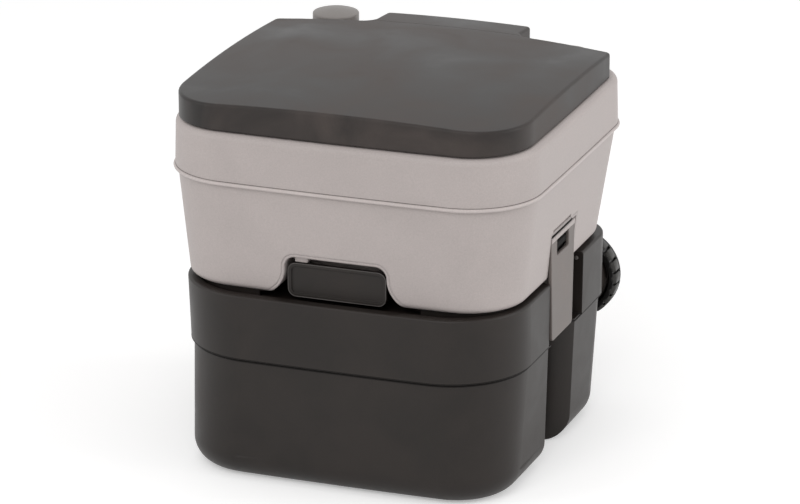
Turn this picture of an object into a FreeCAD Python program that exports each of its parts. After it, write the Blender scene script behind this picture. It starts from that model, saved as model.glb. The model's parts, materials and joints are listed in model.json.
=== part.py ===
"""Portable camp toilet: a flush unit latched on a waste tank, with a slide valve between them.

Millimetres. +Z is up, -Y is the front, +X is the user's left hand side when seated (right in a front view).
The origin is on the floor, under the middle of the valve throat.
"""
import FreeCAD, Part
import os
from math import cos, hypot, pi, radians, sin, sqrt

V = FreeCAD.Vector
X_AXIS = V(1, 0, 0)
Y_AXIS = V(0, 1, 0)
Z_AXIS = V(0, 0, 1)

# ---------------------------------------------------------------- driving dimensions
WALL = 3.0                      # moulded wall of both tanks and of the lid

# waste tank
RIM_HALF_WIDTH = 189.0
RIM_FRONT = 191.0
RIM_BACK = 180.0
RIM_CORNER_FRONT = 84.0
RIM_CORNER_BACK = 50.0
RIM_Z = 207.0                   # top of the rim lip
RIM_ROUND = 2.5
SEAM_Z = 136.0                  # moulding step round the tank
SEAM_STEP = 3.2                 # how far the band above the step stands out
SEAM_HALF_WIDTH = 188.0
SEAM_FRONT = 190.0
SEAM_CORNER_FRONT = 88.0
FOOT_HALF_WIDTH = 181.0
FOOT_FRONT = 187.0
FOOT_BACK = 175.0
FOOT_CORNER = 66.0
FOOT_ROUND = 27.0
TANK_BOW = 4.0                  # front and back bulge of the tank walls
TANK_SIDE_BOW = 1.0
RIM_LIP = 11.0                  # width of the lip round the tray
TRAY_DEPTH = 7.0                # tray floor below the rim

# hand-grip channels in the sides of the waste tank
GRIP_DEPTH = 33.0
GRIP_FRONT = -36.0              # y of the sharp front edge
GRIP_BACK = 34.0                # y where the floor of the channel ends, below the seam
GRIP_ROUND = 39.0               # the rear block's big vertical rounding
GRIP_BAND_BACK = 67.0           # y of the square rear wall, above the seam
LATCH_POCKET_FRONT = -43.6      # shallow pocket that lets the latch lie flush
LATCH_POCKET_FLOOR_X = 183.0
HEEL_ROOM = 5.0                 # extra room for the latch's heel as it swings
HEEL_FLOOR = 0.8                # floor of that room above the seam

# flush tank
RIM_GAP = 3.0                   # open joint between the rim and the flush tank
FLUSH_BOTTOM_HALF_WIDTH = 185.5
FLUSH_BOTTOM_FRONT = 176.0
FLUSH_BOTTOM_BACK = 176.0
FLUSH_BOTTOM_CORNER = 64.0
FLUSH_BOTTOM_ROUND = 7.0
RIDGE_HEIGHT = 117.0            # ridge above the flush tank's bottom
RIDGE_HALF_WIDTH = 201.0
RIDGE_FRONT = 188.0
RIDGE_BACK = 200.0
RIDGE_CORNER_FRONT = 78.0
RIDGE_CORNER_BACK = 61.0
RIDGE_STEP = 3.2                # the wall below the ridge is set back by this
RIDGE_LEAD = 3.5                # height over which the wall leads out to the ridge
DECK_HEIGHT = 54.0              # deck above the ridge
DECK_INSET = 1.5                # draft of the band above the ridge
DECK_ROUND = 8.0
FLUSH_BOW = 4.5
FLUSH_SIDE_BOW = 1.5
PLINTH_FIT = 2.0                # side clearance of the plinth in the tray
PLINTH_GAP = 0.2                # under the plinth
PLINTH_INSET = 9.0              # plinth inside the flush tank's bottom edge
FIT = 0.2                       # side clearance of a spigot or tube in its hole

# slide valve
THROAT_RADIUS = 42.0
VALVE_HALF_WIDTH = 75.0
VALVE_FRONT = 96.0
VALVE_BACK = 76.0
VALVE_CORNER = 14.0
VALVE_BASE_HEIGHT = 7.5
BLADE_HALF_WIDTH = 55.5
BLADE_THICKNESS = 3.0
BLADE_FRONT = 58.0
BLADE_BACK = 53.0
BLADE_CORNER = 10.0
BLADE_CLEARANCE = 0.3
STRIP_HALF_WIDTH = 28.0
COVER_HEIGHT = 4.0
SEAL_RADIUS = 52.0
SEAL_HEIGHT = 6.0
SEAL_BORE_GAP = 0.5             # seal's bore outside the throat
SEAL_FLANGE_HEIGHT = 3.0
SEAL_LIP_WIDTH = 3.0
SEAL_LIP_INSET = 3.0            # lip inside the seal's outer edge
SEAL_INNER_HEIGHT = 2.5
SEAL_RIM_WIDTH = 3.3            # wall on the cover, round the seal
SEAL_RIM_HEIGHT = 2.5
HANDLE_HALF_WIDTH = 54.5
HANDLE_HEIGHT = 37.0
HANDLE_LIFT = 8.5               # handle's lower edge above the tray floor
HANDLE_FRONT = 172.0
HANDLE_THICKNESS = 3.0
HANDLE_CORNER = 9.0
HANDLE_WALL = 2.5
HANDLE_RIM = 1.6                # raised border of the handle's face
HANDLE_RIM_WIDTH = 4.0
HANDLE_GRIP_DEPTH = 17.0        # how far the finger trough reaches back
HANDLE_TROUGH_INSET = 6.0       # trough inside the ends of the plate
HANDLE_TROUGH_DROP = 9.0        # trough's edge below the top of the plate
HANDLE_FOOT_LENGTH = 14.0
NOTCH_HALF_WIDTH = 56.5
NOTCH_ABOVE_HANDLE = 8.0
NOTCH_DEPTH_Y = 146.0           # y (front side) where the notch ends
NOTCH_TOP_ROUND = 12.0
LOBE_ROUND = 33.0               # lower inner corners beside the notch
TUNNEL_HALF_WIDTH = 80.0
TUNNEL_BACK = 82.0
TUNNEL_CLEARANCE_Z = 4.5        # above the lip seal
SCREW_RADIUS = 2.0
SCREW_HEAD_RADIUS = 4.0
SCREW_HEAD_HEIGHT = 2.2
SCREW_HEAD_CHAMFER = 0.8
SCREW_CLEARANCE = 0.15
SCREW_EDGE = 12.0               # end screws from the front and back edges of the cover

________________

Goal of the exercise:
Return every line containing "FreeCAD".

Solution:
Turn this picture of an object into a FreeCAD Python program that exports each of its parts. After it, write the Blender scene script behind this picture. It starts from that model, saved as model.glb. The model's parts, materials and joints are listed in model.json.
import FreeCAD, Part
V = FreeCAD.Vector